** START OF Dataset section **
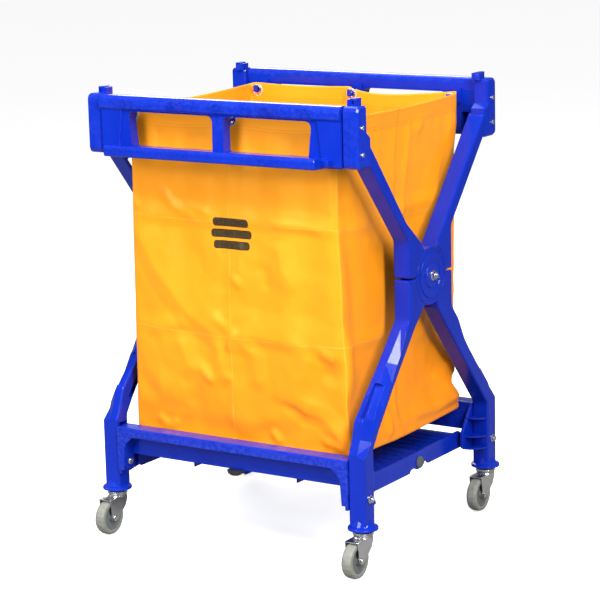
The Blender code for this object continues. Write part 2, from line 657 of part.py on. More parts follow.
# ---- cloth bag with its open top ----
def bag():
    levels = [
        (BAG_TOP, 0.0035, 0.0), (0.8950, 0.0020, 0.0), (0.8200, -0.0010, 0.0), (0.6000, -0.0020, -0.0010),
        (0.4000, -0.0010, -0.0010), (0.2700, 0.0, 0.0),
        (0.2440, -0.0020, -0.0020), (BAG_BOTTOM, -0.0080, -0.0080),
    ]

    def ring(z, hx, hy, r):
        pts = [(hx, -hy, r), (hx, hy, r), (-hx, hy, r), (-hx, -hy, r)]
        return [(p.x, p.y, z) for p in fillet(pts, 2)]

    bm = bmesh.new()
    outer, inner = [], []
    for z, dx, dy in levels:
        outer.append([bm.verts.new(p) for p in ring(z, BAG_X + dx, BAG_Y + dy, 0.010)])
        zi = z if z > 0.25 else z + CLOTH
        inner.append([bm.verts.new(p) for p in ring(zi, BAG_X + dx - CLOTH, BAG_Y + dy - CLOTH, 0.008)])
    n = len(outer[0])
    for loops in (outer, inner):
        for a, b in zip(loops, loops[1:]):
            for i in range(n):
                j = (i + 1) % n
                bm.faces.new((a[i], a[j], b[j], b[i]))
        bm.faces.new(loops[-1])
    for i in range(n):
        j = (i + 1) % n
        bm.faces.new((outer[0][i], outer[0][j], inner[0][j], inner[0][i]))
    ob = bm_object("bag", bm)
    for x in HOOK_X:
        for s in (-1, 1):
            lo, hi = (0.2200, 0.2450) if s > 0 else (-0.2450, -0.2200)
            cut(ob, cylinder(EYE_R + 0.0022, lo, hi, "Y", (x, 0, HOOK_Z), 24))
    return ob


finish(bag(), "bag", material("bag_cloth", (0.95, 0.36, 0.02), 0.0, 0.55))

eye_steel = steel("eyelet_steel")
for end, s in (("f", -1), ("b", 1)):
    mid = s * (BAG_Y - CLOTH / 2)
    near = CLOTH / 2 + 0.0005
    far = CLOTH / 2 + 0.0017
    for i, x in enumerate(HOOK_X):
        prof = [
            (EYE_R, -far), (EYE_R + 0.0042, -far), (EYE_R + 0.0048, -near), (EYE_R + 0.0014, -near),
            (EYE_R + 0.0014, near), (EYE_R + 0.0048, near), (EYE_R + 0.0042, far), (EYE_R, far),
        ]
        prof = [(r, mid + h) for r, h in prof]
        finish(bm_object("eye", revolve(prof, "Y", (x, 0, HOOK_Z), 18)), f"eyelet_{end}_{i + 1}", eye_steel)

# ---- casters, all trailing towards the front ----
stem_steel = steel("stem_steel")
fork_steel = steel("fork_steel")
axle_steel = steel("axle_steel")
centre_grey = material("wheel_centre_grey", (0.16, 0.165, 0.17), 0.0, 0.45)
tyre_grey = material("tyre_rubber_grey", (0.36, 0.36, 0.33), 0.0, 0.6)


def caster(tag, sx, sy):
    """Stem, fork, axle, wheel centre and tyre. The fork's swivel axis is under the leg's centre."""
    xs = sx * FOOT_X
    y = sy * FOOT_Y
    ax_y = y - TRAIL
    stem = [
        (0, 0.0790), (0.0040, 0.0790), (0.0040, 0.0826),
        (0.0205, 0.0826), (0.0220, 0.0850), (0.0210, 0.0890),
        (0.0125, 0.0905), (0.0105, 0.0940), (0.0055, 0.0940), (0.0055, 0.1320), (0, 0.1320),
    ]
    finish(bm_object("stem", revolve(stem, "Z", (xs, y, 0), 32)), f"caster_stem_{tag}", stem_steel)
    top = [
        (xs - 0.0160, ax_y - 0.0140, 0.004), (xs + 0.0160, ax_y - 0.0140, 0.004), (xs + 0.0160, y + 0.0060),
        (xs + 0.0130, y + 0.0170, 0.006), (xs - 0.0130, y + 0.0170, 0.006), (xs - 0.0160, y + 0.0060),
    ]
    ob = bm_object("fork", prism(top, 0.0768, 0.0786, "Z", steps=1))
    cheek = [
        (y + 0.0130, 0.0782), (ax_y - 0.0130, 0.0782),
        (ax_y - 0.0110, 0.0560), (ax_y - 0.0085, 0.0300, 0.008),
        (ax_y + 0.0085, 0.0300, 0.008), (y + 0.0060, 0.0560, 0.006), (y + 0.0130, 0.0700, 0.004),
    ]
    for s in (-1, 1):
        lo, hi = sorted((xs + s * 0.0140, xs + s * 0.0158))
        join(ob, prism(cheek, lo, hi, "X", steps=1))
    race = [
        (0.0045, 0.0775), (0.0200, 0.0775), (0.0200, 0.0800), (0.0180, 0.0820), (0.0045, 0.0820),
    ]
    join(ob, revolve(race, "Z", (xs, y, 0), 32))
    cut(ob, cylinder(0.0045, 0.0700, 0.0850, "Z", (xs, y, 0), 20))
    cut(ob, cylinder(0.0037, xs - 0.0300, xs + 0.0300, "X", (0, ax_y, WHEEL_R), 20))
    finish(ob, f"caster_fork_{tag}", fork_steel)
    axle = [
        (0, -0.0192), (0.0054, -0.0188), (0.0060, -0.0162),
        (0.0033, -0.0162), (0.0033, 0.0162), (0.0060, 0.0162),
        (0.0054, 0.0188), (0, 0.0192),
    ]
    ob = bm_object("axle", revolve([(r, xs + h) for r, h in axle], "X", (0, ax_y, WHEEL_R), 20))
    finish(ob, f"caster_axle_{tag}", axle_steel)
    hub = [
        (0.0038, -0.0125), (0.0085, -0.0125), (0.0105, -0.0065), (0.0225, -0.0060), (0.0240, -0.0095),
        (0.0266, -0.0095), (0.0266, 0.0095), (0.0240, 0.0095), (0.0225, 0.0060), (0.0105, 0.0065),
        (0.0085, 0.0125), (0.0038, 0.0125),
    ]
    ob = bm_object("hub", revolve([(r, xs + h) for r, h in hub], "X", (0, ax_y, WHEEL_R), 30))
    finish(ob, f"wheel_centre_{tag}", centre_grey)
    tyre = [
        (0.0271, -0.0112), (0.0310, -0.0120), (0.0355, -0.0108), (WHEEL_R, -0.0060), (WHEEL_R, 0.0060),
        (0.0355, 0.0108), (0.0310, 0.0120), (0.0271, 0.0112),
    ]
    ob = bm_object("tyre", revolve([(r, xs + h) for r, h in tyre], "X", (0, ax_y, WHEEL_R), 44))
    finish(ob, f"wheel_tyre_{tag}", tyre_grey)


for end, sy in (("f", -1), ("b", 1)):
    for side, s in (("r", 1), ("l", -1)):
        caster(end + side, s, sy)


# ---- an empty on each joint's axis carries the pieces that move together ----
def carrier(name, place, members, under=None):
    empty = bpy.data.objects.new(name, None)
    bpy.context.collection.objects.link(empty)
    empty.location = place
    if under:
        empty.parent = under
        empty.matrix_parent_inverse = Matrix.Translation(-Vector(under["world_place"]))
    empty["world_place"] = place
    for member in members:
        ob = bpy.data.objects[member]
        ob.parent = empty
        ob.matrix_parent_inverse = Matrix.Translation(-Vector(place))
    return empty


def frame_members(letter, top, bottom):
    """Pieces of one scissor frame: it holds one rail at the top and the other side's beam below."""
    names = [f"leg_{letter}_r", f"leg_{letter}_l"]
    names += ["rail_" + {"f": "front", "b": "back"}[top]]
    names += [kind + {"f": "front", "b": "back"}[bottom] for kind in ("beam_", "bumper_")]
    names += [f"eyelet_{top}_{i}" for i in (1, 2, 3)]
    for side in "rl":
        names += [f"rail_screw_{top}{side}_{i}" for i in (1, 2)]
        names += [f"leg_bolt_{bottom}{side}", f"caster_stem_{bottom}{side}"]
    return names


hub_axis = (0.0, 0.0, HUB_Z)
frame_a = carrier("fold_axis_a", hub_axis, frame_members("a", "f", "b"))
frame_b = carrier("fold_axis_b", hub_axis, frame_members("b", "b", "f"))
front_tray = ["tray_front", "tray_cap_r", "tray_cap_l"]
carrier("tray_axis_front", (0.0, -PIVOT_Y, PIVOT_Z), front_tray, frame_b)
carrier("tray_axis_back", (0.0, PIVOT_Y, PIVOT_Z), ["tray_back"], frame_a)
for end, sy, frame in (("f", -1, frame_b), ("b", 1, frame_a)):
    for side, s in (("r", 1), ("l", -1)):
        tag = end + side
        fork = [f"caster_fork_{tag}", f"caster_axle_{tag}"]
        swivel_axis = (s * FOOT_X, sy * FOOT_Y, SWIVEL_Z)
        swivel = carrier("swivel_axis_" + tag, swivel_axis, fork, frame)
        wheel = [f"wheel_centre_{tag}", f"wheel_tyre_{tag}"]
        carrier("roll_axis_" + tag, (s * FOOT_X, sy * FOOT_Y - TRAIL, WHEEL_R), wheel, swivel)
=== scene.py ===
"""Looks of the folding linen trolley: cloth bag, blue mouldings, bright metal, rubber, light and camera."""
import json
import math

import bmesh
import bpy
import numpy as np
from mathutils import Matrix, Vector, noise


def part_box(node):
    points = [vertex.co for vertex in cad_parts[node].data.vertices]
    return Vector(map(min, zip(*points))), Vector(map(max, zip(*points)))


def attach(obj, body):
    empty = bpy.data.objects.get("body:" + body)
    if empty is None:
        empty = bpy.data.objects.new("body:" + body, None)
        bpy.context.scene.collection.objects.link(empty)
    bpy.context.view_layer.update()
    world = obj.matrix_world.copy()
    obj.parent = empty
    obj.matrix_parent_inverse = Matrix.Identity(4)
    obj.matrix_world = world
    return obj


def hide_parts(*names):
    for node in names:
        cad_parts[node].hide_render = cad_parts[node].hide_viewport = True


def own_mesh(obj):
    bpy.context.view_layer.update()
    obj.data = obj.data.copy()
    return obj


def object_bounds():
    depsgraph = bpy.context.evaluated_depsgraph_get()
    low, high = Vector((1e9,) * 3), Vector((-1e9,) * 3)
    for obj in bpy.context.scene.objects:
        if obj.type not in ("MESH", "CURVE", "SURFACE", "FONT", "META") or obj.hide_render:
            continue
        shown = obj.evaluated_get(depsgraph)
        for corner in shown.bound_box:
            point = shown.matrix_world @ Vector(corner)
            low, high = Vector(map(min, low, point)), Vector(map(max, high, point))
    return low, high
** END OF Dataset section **
Answer with one number only: how many lines above contain the word "high".

▶ _The completed task_: 3